Repeat exactly and only the lines from the line containing "for number, angle" through the line containing "obj.matrix_world = world", both included.

───── SOURCE MATERIAL

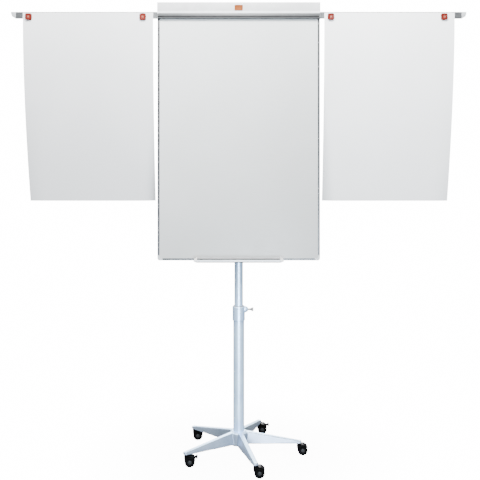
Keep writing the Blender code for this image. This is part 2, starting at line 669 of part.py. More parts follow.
def make_caster(number, angle, paints):
    spot = (CASTER_CIRCLE * math.cos(angle), CASTER_CIRCLE * math.sin(angle), 0)
    caster = make_empty(f"caster_{number}", spot)
    axle = (CASTER_TRAIL, AXLE_HEIGHT)

    stem = bmesh.new()
    add_turned(stem, [(0, 0.0362), (0.0050, 0.0362), (0.0050, HOOD_TOP + GAP), (0.0080, HOOD_TOP + GAP),
                      (0.0080, 0.0490), (0.0050, 0.0490), (0.0050, 0.0582), (0, 0.0582)], 12)
    make_object(f"caster_stem_{number}", stem, paints["steel"], parent=caster, smooth=True)

    # Between the wheels a web carries the axle; above them a curved cover joins it
    web = bmesh.new()
    outline = arc(axle, HOOD_INNER + 0.0010, 20, 172, 8)
    outline += arc(axle, 0.0075, 200, 340, 5)
    add_prism(web, outline, -0.0052, 0.0052, "XZ")
    hood = make_object(f"caster_hood_{number}", web, paints["hood"], parent=caster, smooth=True)
    cover = bmesh.new()
    add_prism(cover, arc(axle, HOOD_OUTER, 28, 168, 10) + [axle], -HOOD_HALF, HOOD_HALF, "XZ")
    combine(hood, "UNION", cover)
    boss = bmesh.new()
    add_cylinder(boss, 0.0088, 0.0300, HOOD_TOP, 14)
    combine(hood, "UNION", boss)
    clear = bmesh.new()
    turned_wheel = Matrix.Translation((axle[0], 0, axle[1])) @ AXIS_Y
    add_cylinder(clear, HOOD_INNER, 0.0053, 0.030, 28, turned_wheel)
    add_cylinder(clear, HOOD_INNER, -0.030, -0.0053, 28, turned_wheel)
    add_cylinder(clear, 0.0053, 0.0358, 0.060, 12)
    combine(hood, "DIFFERENCE", clear)
    stubs = bmesh.new()
    add_cylinder(stubs, 0.0029, -WHEEL_OUTER + 0.0020, WHEEL_OUTER - 0.0020, 10, turned_wheel)
    combine(hood, "UNION", stubs)

    for side_name, side in (("front", -1), ("back", 1)):
        wheel = bmesh.new()
        middle = (WHEEL_INNER + WHEEL_OUTER) / 2
        half = (WHEEL_OUTER - WHEEL_INNER) / 2
        profile = [
            (0.0032, -half), (WHEEL_RADIUS, -half), (WHEEL_RADIUS, half - 0.0040), (WHEEL_RADIUS - 0.0038, half),
            (0.0150, half), (0.0142, half - 0.0012), (0.0032, half - 0.0012),
        ]
        place = Matrix.Translation((axle[0], side * middle, axle[1])) @ AXIS_Y
        if side < 0:
            place = place @ Matrix.Rotation(math.pi, 4, "X")
        add_turned(wheel, profile, WHEEL_STEPS, place, math.pi / 2 + math.pi / WHEEL_STEPS)
        make_object(f"caster_wheel_{number}_{side_name}", wheel, paints["wheel"],
                    origin=(axle[0], side * middle, axle[1]), parent=caster, smooth=True)

    if number in BRAKED:
        make_brake(number, axle, caster, hood, paints["pedal"])


def make_brake(number, axle, caster, hood, material):
    # A small lever behind the hood, on a pin through a lug of the hood
    pivot = (axle[0] + PEDAL_REACH * math.cos(PEDAL_ANGLE), axle[1] + PEDAL_REACH * math.sin(PEDAL_ANGLE))
    place = Matrix.Translation((pivot[0], 0, pivot[1])) @ AXIS_Y
    lug = bmesh.new()
    root = (axle[0] + (HOOD_OUTER - 0.0008) * math.cos(PEDAL_ANGLE),
            axle[1] + (HOOD_OUTER - 0.0008) * math.sin(PEDAL_ANGLE))
    across = (math.sin(PEDAL_ANGLE) * 0.0022, -math.cos(PEDAL_ANGLE) * 0.0022)
    turn = math.degrees(PEDAL_ANGLE)
    outline = [(root[0] - across[0], root[1] - across[1]), (root[0] + across[0], root[1] + across[1])]
    outline += arc(pivot, 0.0022, turn - 90, turn + 90, 8)
    add_prism(lug, outline, -0.0034, 0.0034, "XZ")
    combine(hood, "UNION", lug)
    pin = bmesh.new()
    add_cylinder(pin, 0.0010, -0.0082, 0.0082, 12, place)
    combine(hood, "UNION", pin)

    lift = math.radians(15)
    along = Vector((math.cos(lift), math.sin(lift)))
    up = Vector((-math.sin(lift), math.cos(lift)))
    middle = Vector(pivot)

    def plan(distance, height):
        point = middle + along * distance + up * height
        return (point.x, point.y)

    blade = bmesh.new()
    add_prism(blade, [plan(0.0032, -0.0013), plan(0.0105, -0.0020), plan(0.0115, -0.0008), plan(0.0115, 0.0016),
                      plan(0.0032, 0.0020)], -0.0085, 0.0085, "XZ")
    pedal = make_object(f"brake_pedal_{number}", blade, material, origin=(pivot[0], 0, pivot[1]), parent=caster)
    ears = bmesh.new()
    ear = arc(pivot, 0.0024, 90 + 15, 270 + 15, 8) + [plan(0.0042, -0.0012), plan(0.0042, 0.0019)]
    add_prism(ears, ear, 0.0038, 0.0084, "XZ")
    add_prism(ears, ear, -0.0084, -0.0038, "XZ")
    combine(pedal, "UNION", ears)
    bore = bmesh.new()
    add_cylinder(bore, 0.0013, -0.0120, 0.0120, 12, place)
    combine(pedal, "DIFFERENCE", bore)


def main():
    for item in list(bpy.data.objects):
        bpy.data.objects.remove(item, do_unlink=True)

    silver = make_material("silver_paint", (0.66, 0.71, 0.79), 0.3, 0.35)
    aluminium = make_material("frame_aluminium", (0.62, 0.63, 0.64), 0.9, 0.35)
    white = make_material("white_paint", (0.80, 0.80, 0.80), 0, 0.35)
    grey_plastic = make_material("grey_plastic", (0.45, 0.46, 0.47), 0, 0.5)
    light_plastic = make_material("light_plastic", (0.72, 0.73, 0.74), 0, 0.45)
    steel = make_material("bare_steel", (0.50, 0.51, 0.53), 1, 0.35)
    board_white = make_material("board_enamel", (0.76, 0.77, 0.76), 0, 0.2)
    core = make_material("core_board", (0.45, 0.36, 0.25), 0, 0.9)
    back = make_material("back_metal", (0.55, 0.56, 0.57), 0.6, 0.45)
    paper = make_material("paper", (0.84, 0.84, 0.83), 0, 0.85)
    orange = make_material("orange_plastic", (0.85, 0.20, 0.05), 0, 0.4)
    badge = make_material("badge_orange", (0.87, 0.22, 0.03), 0, 0.4)
    casters = {
        "steel": steel,
        "hood": make_material("caster_black", (0.012, 0.012, 0.013), 0, 0.4),
        "wheel": make_material("wheel_black", (0.02, 0.02, 0.021), 0, 0.55),
        "pedal": make_material("pedal_black", (0.012, 0.012, 0.013), 0, 0.35),
    }

    make_star_base(silver)
    make_base_bolt(steel)
    make_lower_tube(silver)
    make_collar(silver)
    make_collar_bush(light_plastic)
    make_clamp_knob(make_material("knob_grey", (0.30, 0.30, 0.29), 0.2, 0.45))

    mast = make_empty("mast", (0, 0, 0))
    make_upper_tube(silver, mast)
    make_saddle("lower_saddle", 0.965, grey_plastic, mast)
    make_saddle("upper_saddle", 1.740, grey_plastic, mast)
    make_panels(mast, board_white, core, back)
    make_frame(mast, aluminium, light_plastic)
    make_top_rail(mast, aluminium)
    make_tray(mast, aluminium, white)

    clamp = make_empty("clamp", (0, 0, 0))
    clamp.parent = mast
    make_header(clamp, white, badge, grey_plastic)

    for side_name, side in SIDES.items():
        make_pad_hook(side_name, side, mast, light_plastic)
        arm = make_empty(f"arm_{side_name}", (0, 0, 0))
        arm.parent = mast
        make_side_arm(side_name, side, arm, mast, aluminium, grey_plastic)
        make_sheet(side_name, side, arm, paper)
        for place_name, distance in zip(("inner", "outer"), MAGNETS[side_name]):
            make_magnet(f"magnet_{side_name}_{place_name}", side * distance, arm, orange)

    for number, angle in enumerate(STAR_ANGLES):
        make_caster(number, angle, casters)


main()
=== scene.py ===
# Looks of the mobile flip chart easel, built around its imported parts. Metres, +Z up, the board faces -Y.
import math

import bpy
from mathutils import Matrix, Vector


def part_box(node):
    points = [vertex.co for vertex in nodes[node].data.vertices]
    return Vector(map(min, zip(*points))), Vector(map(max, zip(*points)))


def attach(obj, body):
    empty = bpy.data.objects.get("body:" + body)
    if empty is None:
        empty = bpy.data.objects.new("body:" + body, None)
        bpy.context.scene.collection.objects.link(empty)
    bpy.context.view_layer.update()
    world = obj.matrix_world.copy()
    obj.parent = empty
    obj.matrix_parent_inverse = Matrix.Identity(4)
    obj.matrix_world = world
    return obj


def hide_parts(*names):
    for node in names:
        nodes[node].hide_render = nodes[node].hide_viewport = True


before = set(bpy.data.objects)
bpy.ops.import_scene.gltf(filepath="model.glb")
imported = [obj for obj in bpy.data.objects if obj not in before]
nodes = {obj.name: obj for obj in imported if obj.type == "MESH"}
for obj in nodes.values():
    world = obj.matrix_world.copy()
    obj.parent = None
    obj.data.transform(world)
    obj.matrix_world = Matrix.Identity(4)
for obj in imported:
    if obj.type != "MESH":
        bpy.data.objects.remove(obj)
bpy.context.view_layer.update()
sides = {"left": -1, "right": 1}
up = Vector((0, 0, 1))

# The studio: camera, light and floor

studio = {
    "cameraPlace": (0.0060, -3.165, 1.222),
    "cameraTilt": 90.46,  # degrees, a little above level
    "lens": 54.04,
    "shift": (-0.0002, -0.15),
    "backdropLight": 20.0,
    "roomLight": {"base": 0.45, "front": 1.05, "above": 1.5, "below": 0.05},
    "floorRadius": 1.2,
    "floorFade": (0.30, 0.75, 0.80, 1.0),  # radii, and how clear the floor is at each
    "lampTint": (0.78, 0.89, 1.0),
    "lamps": {  # place, aim, width and height, watts
        "keyLamp": ((-0.10, -1.90, 3.30), (0.0, 0.0, 1.60), (1.5, 1.0), 315),
        "stripLamp": ((0.20, -3.00, 0.30), (0.0, 0.0, 0.60), (0.8, 0.9), 165),
        "backLamp": ((0.0, 3.00, 1.60), (0.0, 0.0, 0.30), (1.6, 1.6), 110),
    },
}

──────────

_RESULT BELOW_
    for number, angle in enumerate(STAR_ANGLES):
        make_caster(number, angle, casters)


main()
=== scene.py ===
# Looks of the mobile flip chart easel, built around its imported parts. Metres, +Z up, the board faces -Y.
import math

import bpy
from mathutils import Matrix, Vector


def part_box(node):
    points = [vertex.co for vertex in nodes[node].data.vertices]
    return Vector(map(min, zip(*points))), Vector(map(max, zip(*points)))


def attach(obj, body):
    empty = bpy.data.objects.get("body:" + body)
    if empty is None:
        empty = bpy.data.objects.new("body:" + body, None)
        bpy.context.scene.collection.objects.link(empty)
    bpy.context.view_layer.update()
    world = obj.matrix_world.copy()
    obj.parent = empty
    obj.matrix_parent_inverse = Matrix.Identity(4)
    obj.matrix_world = world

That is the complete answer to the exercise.